Anglo-Dutch food and consumer goods company Unilever has reported a fall in profit for the second quarter of 2005 and said it needs to do more to improve its competitiveness in Western Europe.

Net profit from continuing operations was €787m (US$970m), down 26% on the same period last year. Sales were up 1% at €10,222bn.

Net profit for the first half was down 6% at €1.751bn, with sales up 2% at €19.367bn.

"The second quarter marks another encouraging step as we execute our plans to improve top line performance," said group chief executive Patrick Cescau. "We have strengthened our innovation programme and halted the decline in overall market share."

"We are making good progress against our business priorities," he said. "Developing and emerging markets are once again a key driver of growth for Unilever, with strong
sales in buoyant markets, and in personal care the improvement made in the first quarter has been sustained."

"Conditions in Western Europe generally remain difficult and we have more to do to improve our competitiveness there," he said.

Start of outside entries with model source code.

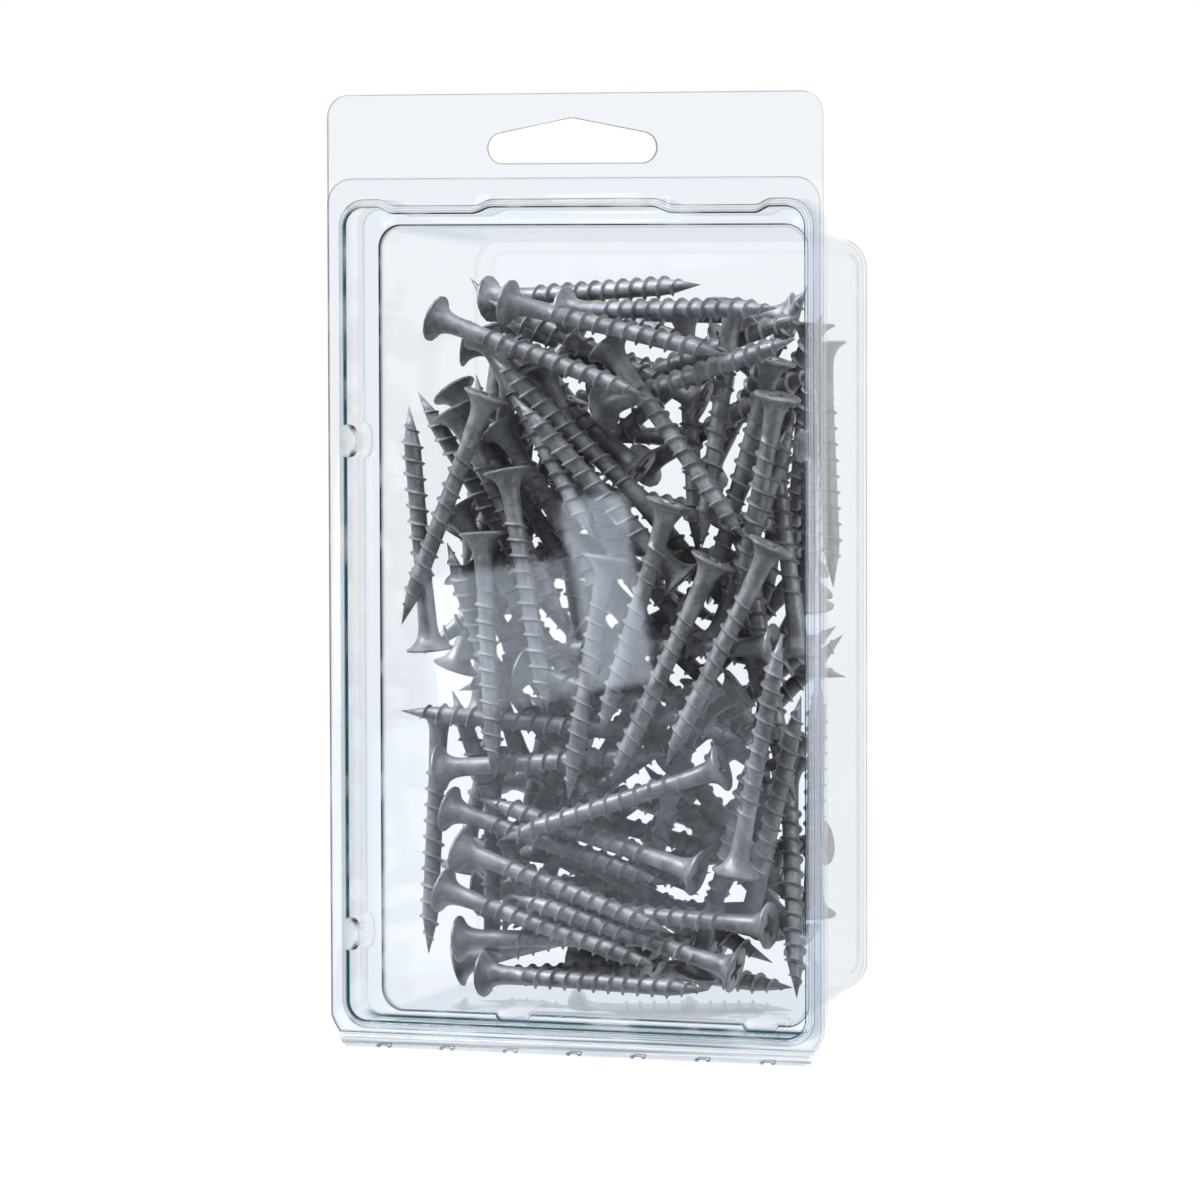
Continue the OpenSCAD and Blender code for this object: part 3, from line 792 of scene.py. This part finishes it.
def makeLid():
    recess, panelY, panelRound = lid["recess"], lid["panelY"], lid["panelRound"]
    y0 = -pack["gap"] / 2 - pack["sheet"]
    bend, steps, rise = pack["bend"], pack["bendSteps"], buttons["rise"]
    turns = [math.pi / 2 * i / steps for i in range(steps + 1)]

    def crescentMarks(marks, strength, isLine):
        # painted dark lines at the ends of the buttons, faint on the right
        count = buttons["points"]
        for row in range(len(buttons["rows"])):
            for i in range(1, count - 1):
                right = pack["cornerSteps"] + 1 + count * row + i
                left = (len(marks) - 1 - right) % len(marks)
                end = strength * max(math.exp(-((i - 3.0) / 2.0) ** 2), math.exp(-((i - 13.0) / 2.0) ** 2))
                marks[right] = max(0.12 * end, 0.3 if isLine else 0.0)
                marks[left] = max(end, 0.35 if isLine else 0.0)

    def ring(grow, y, mark, rise, step=lid["step"], crescent=0.0, under=0.0):
        # mark: the ring's number in the bend, or one value, for its painted line; under: painted shade of
        # the bottom wall
        loop = lidLoop(recess, grow, step, rise)
        marks = bendShade(loop, recess, mark) if isinstance(mark, int) else np.full(len(loop), mark)
        below = recess[1] + 1.4
        marks = [max(m, under * min(1.0, max(0.0, below - z) / 1.2)) for m, (x, z) in zip(marks, loop)]
        if crescent:
            crescentMarks(marks, crescent, mark == 7)
        return loop, y, marks

    rings = []
    for i, a in enumerate(turns):
        rings.append(ring(bend * (1 - math.sin(a)), y0 + bend * (1 - math.cos(a)), i,
                          1.2 * rise * math.sin(a) ** 0.7 if i else 0, crescent=bendMarks["button"][i]))
    wallTop, wallEnd = y0 + bend, panelY - panelRound
    # share of the wall's depth, painted shade of its bottom, painted dark of the buttons' ends
    for part, under, crescent in ((0.04, 0.0, 1.0), (0.10, 0.0, 0.1), (0.33, 0.0, 0.0),
                                  (0.8, 0.3, 0.0), (1.0, 1.0, 0.0)):
        rings.append(ring(0, wallTop + (wallEnd - wallTop) * part, 0.0, rise * (1.2 - 0.35 * part),
                          crescent=crescent, under=under))
    # the bend to the panel, with a faint painted line and painted shade of the bottom wall
    for i, a in list(enumerate(turns))[1:]:
        rings.append(ring(-panelRound * (1 - math.cos(a)), panelY - panelRound * (1 - math.sin(a)),
                          0.16 if 3 < i < 7 else 0.0, rise * 0.85, under=bendMarks["panelBottom"][i]))
    rings.append(ring(-1.7, panelY, 0.0, rise * 0.5, 0.8))
    rings.append(ring(-3.2, panelY, 0.0, 0, 0.4))

    sheet = Sheet()
    opening = sheet.rings(rings)
    size = (pack["width"] / 2 - lid["inset"], fold["top"], lid["height"], lid["corner"])
    near = addOutline(sheet, lambda inset: lidLoop(size, -inset, 0, 0, pack["cut"]), y0, edgeMarks["lid"])
    sheet.flat([near, opening])
    addBead(sheet, -1, y0, fold["half"] - lid["inset"])
    return sheetObject("clearLid", sheet, -1, 0.4)


clearTub = makeTub()
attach(clearTub, "tub")
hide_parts("back_shell")
clearLid = makeLid()
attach(clearLid, "lid")
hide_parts("front_shell")
for sheet in (clearTub, clearLid):
    sheet.visible_shadow = False        # clear enough to cast none
print("stage: clear sheet", len(clearTub.data.polygons), len(clearLid.data.polygons), "faces")


# white round the pack for the camera, plain light otherwise; mirrored, the
# surroundings are white behind the pack and dim on the camera's side
studio = {
    "sky": 0.26,
    "frontMirror": 0.16,
    "mirrorFade": (-0.55, 0.15),        # from front to back
    "floorBelow": 0.42,
    "floorLight": (0.9, 0.9, 0.9, 1),   # what the floor gives back to the pack
    "floorSeen": (0.5, 0.5, 0.5, 1),    # what the camera sees of it, with the glow added
    "nearGlow": 0.18,
    "farGlow": 0.88,
    "glowFade": (0.45, 2.0),            # metres from the hang hole, as the lamps' light falls off
    "clearLayers": 32,                  # a line of sight passes up to eight sheets of two faces
}


def mirrorLevel(way):
    return way.between(*studio["mirrorFade"]) * (1.0 - studio["frontMirror"]) + studio["frontMirror"]


def skyBackground(shade):
    way = shade.split(shade.node("ShaderNodeTexCoord", out="Generated"))[1]
    gloss = shade.ray("Is Glossy Ray")
    seen = shade.seen()
    plain = gloss * mirrorLevel(way) + (1.0 - gloss) * studio["sky"]
    level = seen + (1.0 - seen) * plain
    return shade.node("ShaderNodeBackground", None, {"Color": (1, 1, 1, 1), "Strength": level})


def floorSurface(shade):
    # matte, with a glow of its own that makes it white where no shadow falls
    place = shade.node("ShaderNodeTexCoord", out="Object")
    reach = shade.node("ShaderNodeVectorMath", {"operation": "LENGTH"}, {0: place}, "Value")
    way = shade.split(place)[1] / reach
    seen = shade.seen()
    gloss = shade.ray("Is Glossy Ray") * (1.0 - seen)
    glow = reach.between(*studio["glowFade"]) * (studio["farGlow"] - studio["nearGlow"]) + studio["nearGlow"]
    matte = shade.node("ShaderNodeBsdfPrincipled", None, {
        "Base Color": shade.mixColour(seen, studio["floorLight"], studio["floorSeen"]),
        "Roughness": 1.0, "Specular IOR Level": 0.0})
    mirrored = shade.node("ShaderNodeEmission", None, {"Color": (1, 1, 1, 1), "Strength": mirrorLevel(way)})
    shine = shade.node("ShaderNodeEmission", None, {"Color": (1, 1, 1, 1), "Strength": seen * glow})
    return shade.node("ShaderNodeAddShader", None, {0: shade.mixShader(gloss, matte, mirrored), 1: shine})


scene = bpy.context.scene
scene.world = bpy.data.worlds.new("studio")
scene.world.use_nodes = True
sky = Shade(scene.world.node_tree)
addNode(sky.tree, "ShaderNodeOutputWorld", None, {0: skyBackground(sky)})
z = foldZ * mm - studio["floorBelow"]
floor = newObject("floor", [(-6, -6, z), (6, -6, z), (6, 6, z), (-6, 6, z)], [(0, 1, 2, 3)],
                  newMaterial("paleFloor", floorSurface), 0.6)

# the camera, fitted to the edges of the pack; the aim is in mm above the fold
shot = {"yaw": 22.0, "pitch": 3.1, "roll": -0.17, "distance": 1.221, "aim": (5.19, 0.0, 80.2),
        "focal": 7000.0, "frame": 1200, "sensor": 36.0}


def wayFrom(azimuth, height):
    # azimuth 0 is in front of the pack, 90 to its right
    a, e = math.radians(azimuth), math.radians(height)
    return Vector((math.sin(a) * math.cos(e), -math.cos(a) * math.cos(e), math.sin(e)))


cam = bpy.data.cameras.new("camera")
camera = addObject("camera", cam)
cam.sensor_width = shot["sensor"]
cam.lens = shot["sensor"] * shot["focal"] / shot["frame"]
cam.clip_start, cam.clip_end = 0.05, 60
away = wayFrom(shot["yaw"], shot["pitch"])
aim = Vector((shot["aim"][0], shot["aim"][1], shot["aim"][2] + foldZ)) * mm
camera.location = aim + away * shot["distance"]
look = (-away).to_track_quat("-Z", "Y").to_matrix() @ Matrix.Rotation(math.radians(shot["roll"]), 3, "Z")
camera.rotation_euler = look.to_euler()
scene.camera = camera
scene.view_settings.view_transform = "Standard"
scene.cycles.transparent_max_bounces = studio["clearLayers"]


def areaLight(name, place, target, size, power, colour=(1, 1, 1), roll=0.0):
    light = bpy.data.lights.new(name, "AREA")
    light.shape = "RECTANGLE"
    light.size, light.size_y = size
    light.energy = power
    light.color = colour
    lamp = addObject(name, light)
    lamp.visible_camera = False
    lamp.location = place
    turn = (target - place).to_track_quat("-Z", "Y").to_matrix()
    lamp.rotation_euler = (turn @ Matrix.Rotation(math.radians(roll), 3, "Z")).to_euler()


def glareCard(name, across, up, wide, tall, level):
    # a card that the flat panel mirrors into the picture
    scale = shot["frame"] / shot["focal"]
    ray = (look @ Vector((across * scale, up * scale, -1.0))).normalized()
    hit = camera.location + ray * ((lid["panelY"] * mm - camera.location.y) / ray.y)
    mirrored = Vector((ray.x, -ray.y, ray.z))
    reach = (hit - camera.location).length + glare["far"]
    size = (wide * scale * reach, tall * scale * reach)
    areaLight(name, hit + mirrored * glare["far"], hit, size, level * math.pi * size[0] * size[1],
              glare["colour"], glare["roll"])


# soft lamps: azimuth, height, distance, size and watts
lamps = {
    "keyLeft": (-58, 42, 1.2, (0.6, 0.7), 23.5),
    "fillRight": (68, 18, 1.4, (0.7, 0.9), 7),
    "topSoft": (8, 74, 1.1, (0.7, 0.6), 12),
}
# cards: place from the middle and size, as parts of the picture, and brightness
glare = {
    "far": 2.0, "roll": 8.0, "colour": (0.82, 0.89, 1.0),
    "cards": {
        "glareTall": (0.008, 0.006, 0.055, 0.165, 12.4),
        "glareWide": (-0.080, -0.035, 0.120, 0.120, 8.6),
        "glareLow": (-0.030, -0.190, 0.330, 0.200, 2.8),
    },
}
middle = Vector((0, 0.02, -0.08))
for name, (azimuth, height, distance, size, power) in lamps.items():
    areaLight(name, middle + wayFrom(azimuth, height) * distance, middle, size, power)
for name, card in glare["cards"].items():
    glareCard(name, *card)
print("stage: studio")
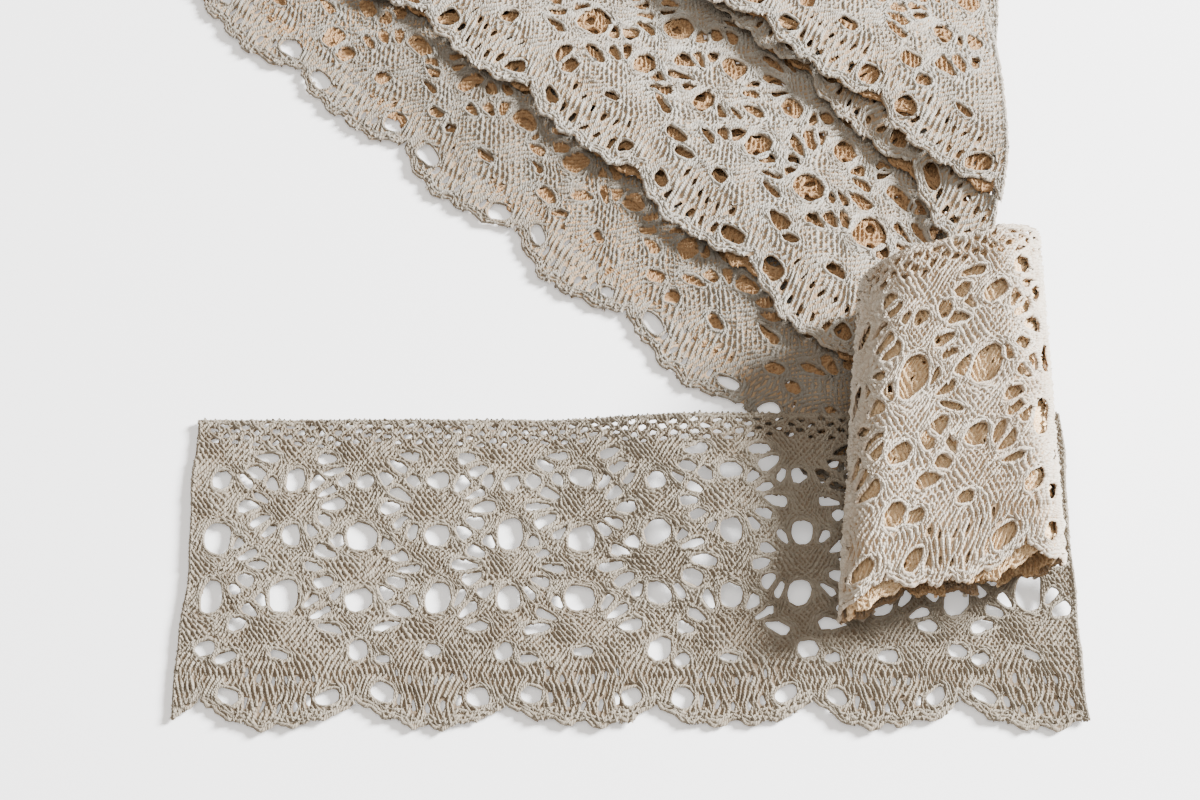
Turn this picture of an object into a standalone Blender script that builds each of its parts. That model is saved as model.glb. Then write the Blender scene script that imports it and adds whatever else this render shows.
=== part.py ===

"We continue to drive cost efficiency through our savings programmes and these are being reinforced as we integrate our foods and home and personal care operations around the world," he said. "This has meant that so far this year we have largely contained the impact on operating margin of higher input costs and the increased level of investment behind our brands."

"The meal replacement category declined further in the first half year. While this is less than 1% of our business, the reduced market size requires an additional write-down on Slim-Fast which affects operating profit and earnings per share in the quarter," he said.